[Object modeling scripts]
..........

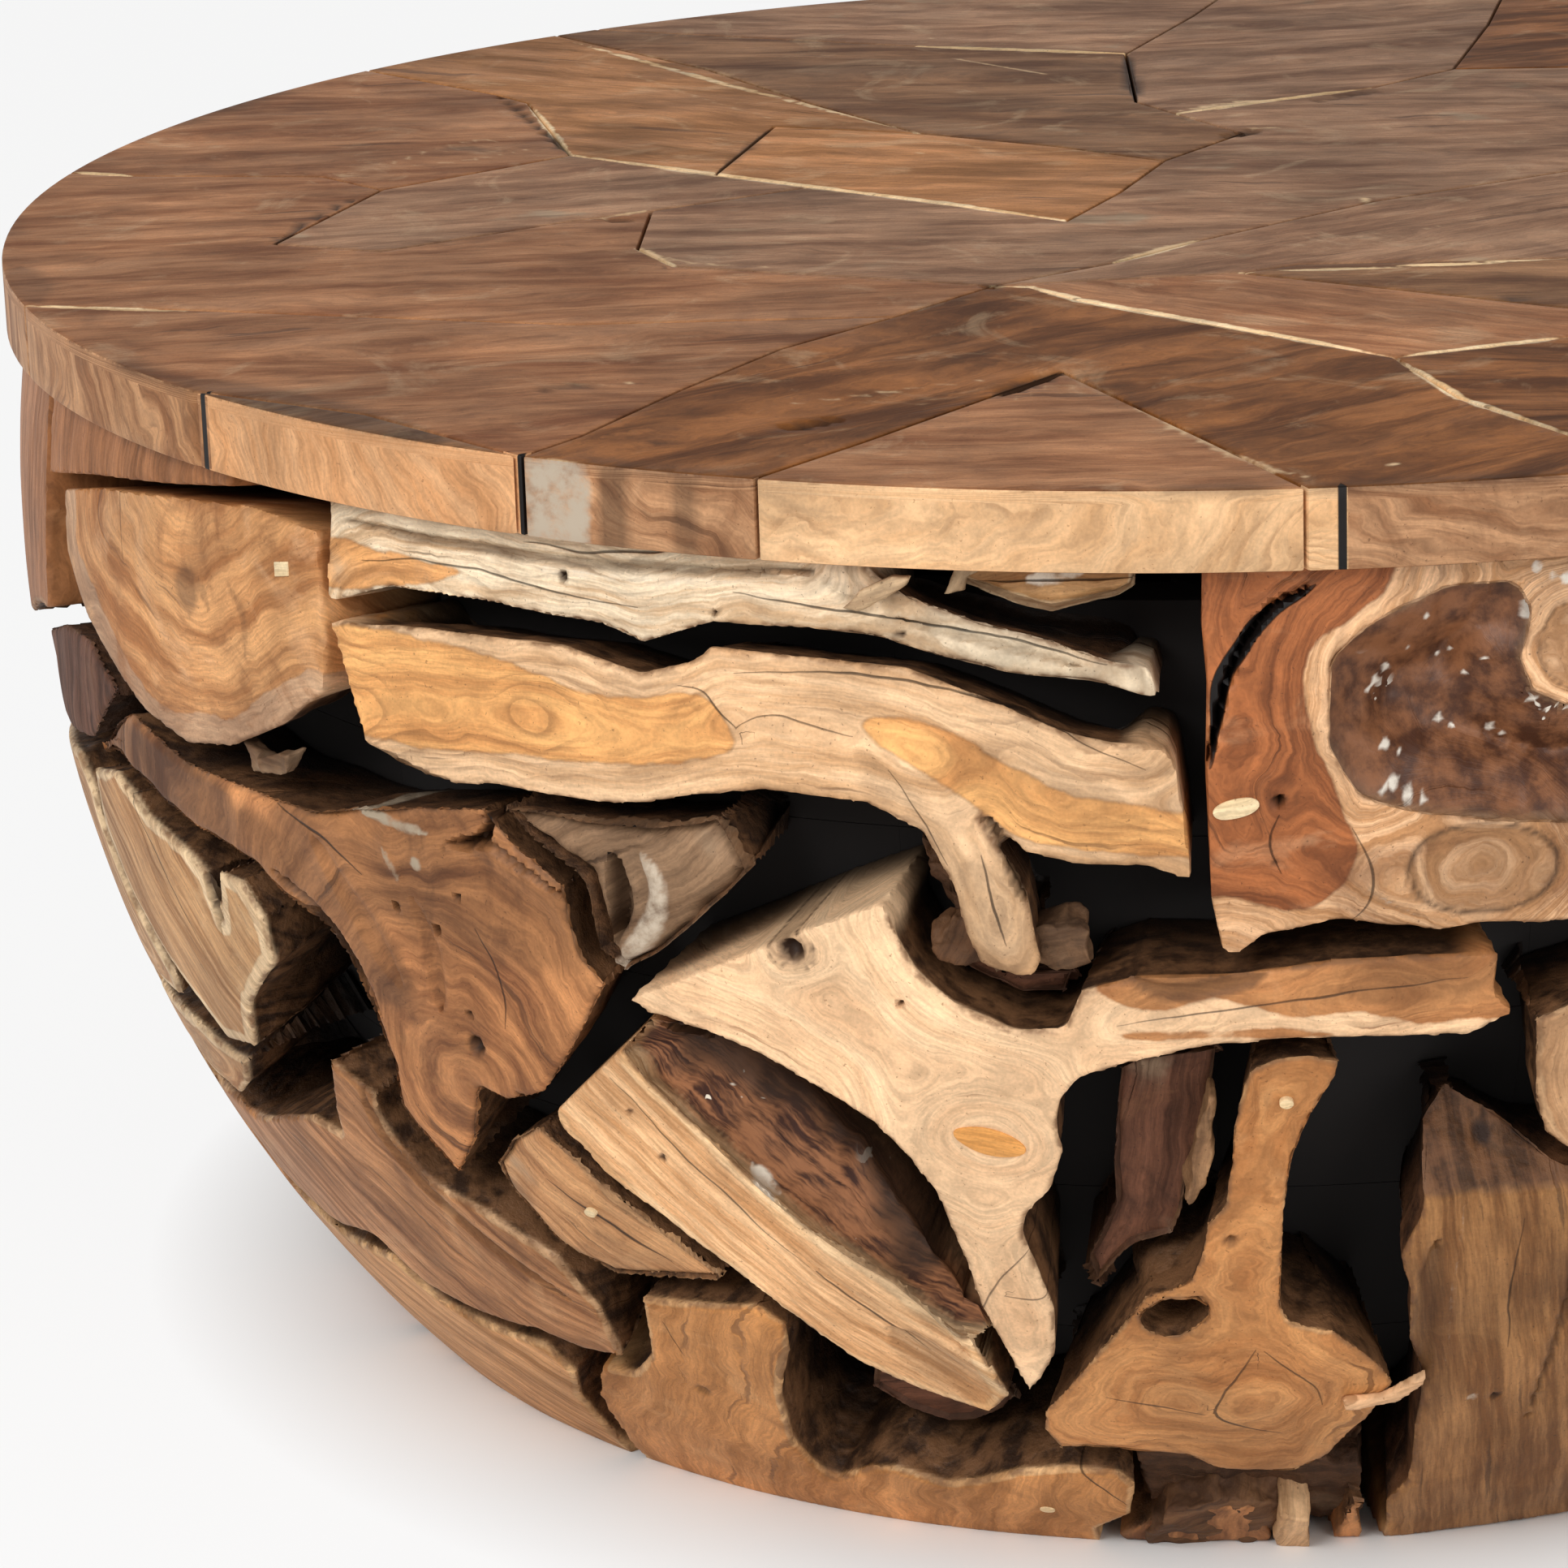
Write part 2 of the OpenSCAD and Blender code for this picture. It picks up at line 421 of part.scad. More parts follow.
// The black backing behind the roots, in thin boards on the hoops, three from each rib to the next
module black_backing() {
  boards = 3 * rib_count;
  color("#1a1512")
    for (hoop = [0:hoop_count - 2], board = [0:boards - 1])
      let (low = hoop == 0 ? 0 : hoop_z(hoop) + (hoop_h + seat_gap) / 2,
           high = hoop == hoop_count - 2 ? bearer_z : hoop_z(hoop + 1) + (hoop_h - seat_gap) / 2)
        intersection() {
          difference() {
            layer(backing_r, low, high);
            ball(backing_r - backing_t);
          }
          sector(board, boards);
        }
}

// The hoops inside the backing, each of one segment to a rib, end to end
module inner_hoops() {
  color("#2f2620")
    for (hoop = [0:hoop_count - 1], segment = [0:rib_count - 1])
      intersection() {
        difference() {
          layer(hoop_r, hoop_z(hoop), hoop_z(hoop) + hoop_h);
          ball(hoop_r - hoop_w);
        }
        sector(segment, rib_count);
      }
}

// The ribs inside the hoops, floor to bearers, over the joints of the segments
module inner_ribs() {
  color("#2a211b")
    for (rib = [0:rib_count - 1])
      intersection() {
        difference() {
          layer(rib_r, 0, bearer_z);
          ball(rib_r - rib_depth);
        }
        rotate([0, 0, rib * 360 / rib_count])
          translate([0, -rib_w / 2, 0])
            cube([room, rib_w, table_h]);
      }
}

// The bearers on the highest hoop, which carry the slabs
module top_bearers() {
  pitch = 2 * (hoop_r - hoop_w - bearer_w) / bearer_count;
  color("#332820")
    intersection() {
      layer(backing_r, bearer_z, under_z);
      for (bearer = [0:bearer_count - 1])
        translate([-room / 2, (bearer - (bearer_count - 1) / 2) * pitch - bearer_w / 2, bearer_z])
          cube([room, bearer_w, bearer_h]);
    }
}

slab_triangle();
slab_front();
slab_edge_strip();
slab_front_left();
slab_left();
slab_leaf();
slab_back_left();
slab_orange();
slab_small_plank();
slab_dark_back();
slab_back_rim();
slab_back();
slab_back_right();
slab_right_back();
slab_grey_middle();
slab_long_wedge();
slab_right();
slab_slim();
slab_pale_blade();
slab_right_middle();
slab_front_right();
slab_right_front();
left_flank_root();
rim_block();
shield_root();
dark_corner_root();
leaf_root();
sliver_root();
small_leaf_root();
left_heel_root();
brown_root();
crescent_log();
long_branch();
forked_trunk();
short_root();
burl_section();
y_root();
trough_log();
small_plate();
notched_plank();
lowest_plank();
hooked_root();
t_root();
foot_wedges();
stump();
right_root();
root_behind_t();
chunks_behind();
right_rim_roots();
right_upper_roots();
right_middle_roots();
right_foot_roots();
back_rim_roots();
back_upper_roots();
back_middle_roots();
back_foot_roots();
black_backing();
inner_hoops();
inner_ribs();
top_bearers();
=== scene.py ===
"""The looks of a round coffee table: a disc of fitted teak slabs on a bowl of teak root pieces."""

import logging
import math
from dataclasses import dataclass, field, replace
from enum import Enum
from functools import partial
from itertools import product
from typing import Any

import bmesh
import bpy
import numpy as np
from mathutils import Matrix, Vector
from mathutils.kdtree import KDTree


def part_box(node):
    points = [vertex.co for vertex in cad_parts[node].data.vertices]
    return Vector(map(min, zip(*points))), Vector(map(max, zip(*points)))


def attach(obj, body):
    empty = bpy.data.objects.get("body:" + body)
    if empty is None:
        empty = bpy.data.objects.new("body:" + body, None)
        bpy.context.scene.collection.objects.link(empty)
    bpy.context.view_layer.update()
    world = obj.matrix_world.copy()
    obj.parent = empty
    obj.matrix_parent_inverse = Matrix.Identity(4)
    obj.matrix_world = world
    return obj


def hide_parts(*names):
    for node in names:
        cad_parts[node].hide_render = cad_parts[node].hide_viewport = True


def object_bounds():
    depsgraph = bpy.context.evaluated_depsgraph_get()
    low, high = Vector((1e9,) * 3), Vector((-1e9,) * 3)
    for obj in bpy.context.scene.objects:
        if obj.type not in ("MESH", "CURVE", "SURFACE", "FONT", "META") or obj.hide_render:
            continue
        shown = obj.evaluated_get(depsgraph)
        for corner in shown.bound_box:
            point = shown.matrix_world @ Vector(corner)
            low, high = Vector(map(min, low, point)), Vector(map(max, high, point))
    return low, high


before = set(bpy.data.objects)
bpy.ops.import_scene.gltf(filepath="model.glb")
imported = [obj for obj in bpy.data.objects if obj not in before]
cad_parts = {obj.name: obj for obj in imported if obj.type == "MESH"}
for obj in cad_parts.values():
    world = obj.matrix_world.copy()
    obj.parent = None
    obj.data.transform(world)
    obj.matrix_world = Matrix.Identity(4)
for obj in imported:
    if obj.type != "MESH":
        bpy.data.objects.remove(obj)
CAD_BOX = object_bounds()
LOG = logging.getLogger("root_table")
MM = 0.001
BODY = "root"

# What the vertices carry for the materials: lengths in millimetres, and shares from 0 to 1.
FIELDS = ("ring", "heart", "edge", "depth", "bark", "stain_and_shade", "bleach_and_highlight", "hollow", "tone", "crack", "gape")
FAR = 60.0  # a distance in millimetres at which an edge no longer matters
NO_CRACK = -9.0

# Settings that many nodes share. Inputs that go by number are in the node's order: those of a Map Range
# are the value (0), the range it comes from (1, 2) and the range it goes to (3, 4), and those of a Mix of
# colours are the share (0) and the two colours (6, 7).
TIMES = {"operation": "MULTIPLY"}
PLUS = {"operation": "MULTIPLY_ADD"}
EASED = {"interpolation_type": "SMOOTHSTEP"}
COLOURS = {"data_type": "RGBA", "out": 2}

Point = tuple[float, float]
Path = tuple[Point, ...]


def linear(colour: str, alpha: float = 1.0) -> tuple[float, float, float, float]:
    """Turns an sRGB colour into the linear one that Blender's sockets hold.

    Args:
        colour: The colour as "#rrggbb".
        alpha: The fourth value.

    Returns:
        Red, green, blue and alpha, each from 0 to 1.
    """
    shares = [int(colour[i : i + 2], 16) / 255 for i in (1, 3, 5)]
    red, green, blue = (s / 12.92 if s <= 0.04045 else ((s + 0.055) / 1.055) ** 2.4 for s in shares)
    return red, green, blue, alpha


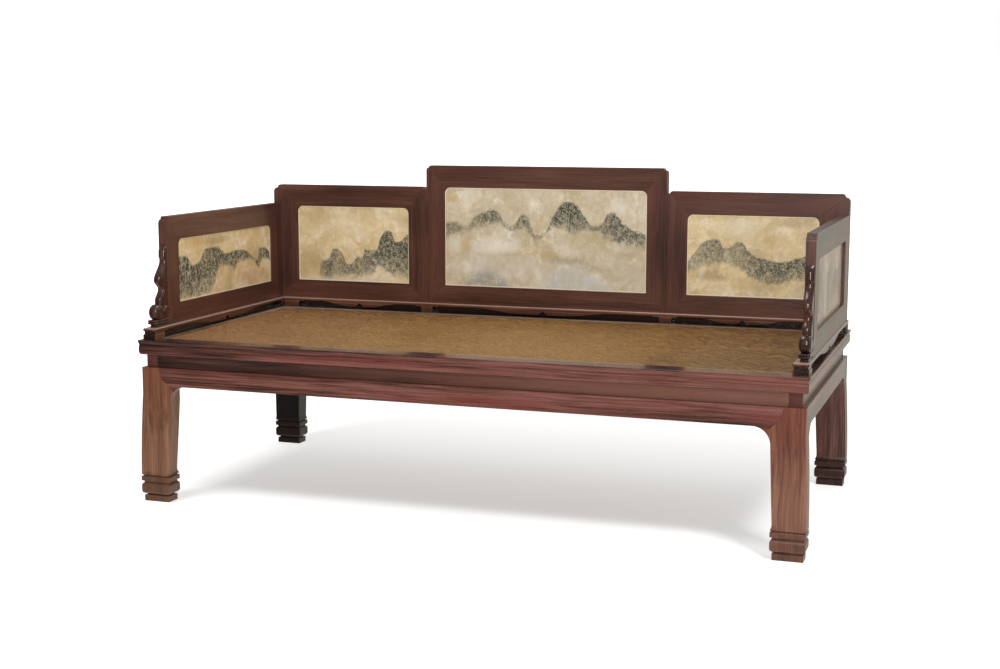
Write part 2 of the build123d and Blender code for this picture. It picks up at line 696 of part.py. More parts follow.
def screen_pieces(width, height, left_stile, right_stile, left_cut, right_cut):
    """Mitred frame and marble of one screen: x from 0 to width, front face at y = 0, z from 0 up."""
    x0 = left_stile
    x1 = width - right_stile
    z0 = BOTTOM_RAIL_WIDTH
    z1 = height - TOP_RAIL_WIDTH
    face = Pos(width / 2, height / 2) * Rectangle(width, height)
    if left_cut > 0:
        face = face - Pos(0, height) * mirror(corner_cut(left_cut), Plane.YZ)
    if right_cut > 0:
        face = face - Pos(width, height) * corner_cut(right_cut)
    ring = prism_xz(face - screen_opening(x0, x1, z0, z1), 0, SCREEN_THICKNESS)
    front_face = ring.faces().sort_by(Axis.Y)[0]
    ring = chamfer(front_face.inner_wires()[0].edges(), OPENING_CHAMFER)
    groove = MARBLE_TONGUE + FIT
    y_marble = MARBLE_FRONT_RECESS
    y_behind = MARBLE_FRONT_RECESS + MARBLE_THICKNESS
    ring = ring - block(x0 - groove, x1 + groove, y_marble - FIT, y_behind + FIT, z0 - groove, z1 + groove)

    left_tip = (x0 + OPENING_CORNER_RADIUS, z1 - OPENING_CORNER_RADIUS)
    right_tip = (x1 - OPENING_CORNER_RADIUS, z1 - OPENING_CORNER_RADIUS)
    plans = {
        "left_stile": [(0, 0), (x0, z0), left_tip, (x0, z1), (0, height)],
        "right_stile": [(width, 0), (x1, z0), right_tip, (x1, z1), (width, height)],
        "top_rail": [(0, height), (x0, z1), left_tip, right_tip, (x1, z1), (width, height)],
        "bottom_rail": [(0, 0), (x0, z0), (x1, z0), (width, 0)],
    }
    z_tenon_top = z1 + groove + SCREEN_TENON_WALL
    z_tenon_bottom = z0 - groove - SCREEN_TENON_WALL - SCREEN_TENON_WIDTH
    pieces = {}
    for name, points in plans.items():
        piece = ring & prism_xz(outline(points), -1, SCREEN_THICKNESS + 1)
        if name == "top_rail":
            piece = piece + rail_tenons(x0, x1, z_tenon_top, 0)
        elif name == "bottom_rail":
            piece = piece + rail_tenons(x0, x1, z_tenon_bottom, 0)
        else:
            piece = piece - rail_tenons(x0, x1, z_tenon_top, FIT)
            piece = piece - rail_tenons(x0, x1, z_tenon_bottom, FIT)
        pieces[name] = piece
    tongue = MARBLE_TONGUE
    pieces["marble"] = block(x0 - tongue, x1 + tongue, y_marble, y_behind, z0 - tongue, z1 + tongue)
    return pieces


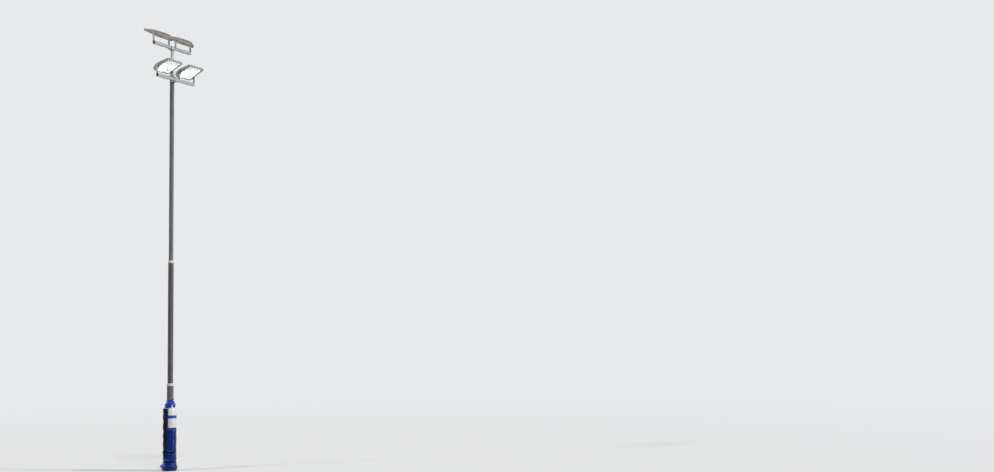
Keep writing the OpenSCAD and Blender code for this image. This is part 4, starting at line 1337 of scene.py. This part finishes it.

..........

Set problem:
In the listing above, find the line with "Write part 2 of the build123d" and the line with "ring = ring". Output those two lines and every line between them, exactly as written.

Task response:
Write part 2 of the build123d and Blender code for this picture. It picks up at line 696 of part.py. More parts follow.
def screen_pieces(width, height, left_stile, right_stile, left_cut, right_cut):
    """Mitred frame and marble of one screen: x from 0 to width, front face at y = 0, z from 0 up."""
    x0 = left_stile
    x1 = width - right_stile
    z0 = BOTTOM_RAIL_WIDTH
    z1 = height - TOP_RAIL_WIDTH
    face = Pos(width / 2, height / 2) * Rectangle(width, height)
    if left_cut > 0:
        face = face - Pos(0, height) * mirror(corner_cut(left_cut), Plane.YZ)
    if right_cut > 0:
        face = face - Pos(width, height) * corner_cut(right_cut)
    ring = prism_xz(face - screen_opening(x0, x1, z0, z1), 0, SCREEN_THICKNESS)
    front_face = ring.faces().sort_by(Axis.Y)[0]
    ring = chamfer(front_face.inner_wires()[0].edges(), OPENING_CHAMFER)
    groove = MARBLE_TONGUE + FIT
    y_marble = MARBLE_FRONT_RECESS
    y_behind = MARBLE_FRONT_RECESS + MARBLE_THICKNESS
    ring = ring - block(x0 - groove, x1 + groove, y_marble - FIT, y_behind + FIT, z0 - groove, z1 + groove)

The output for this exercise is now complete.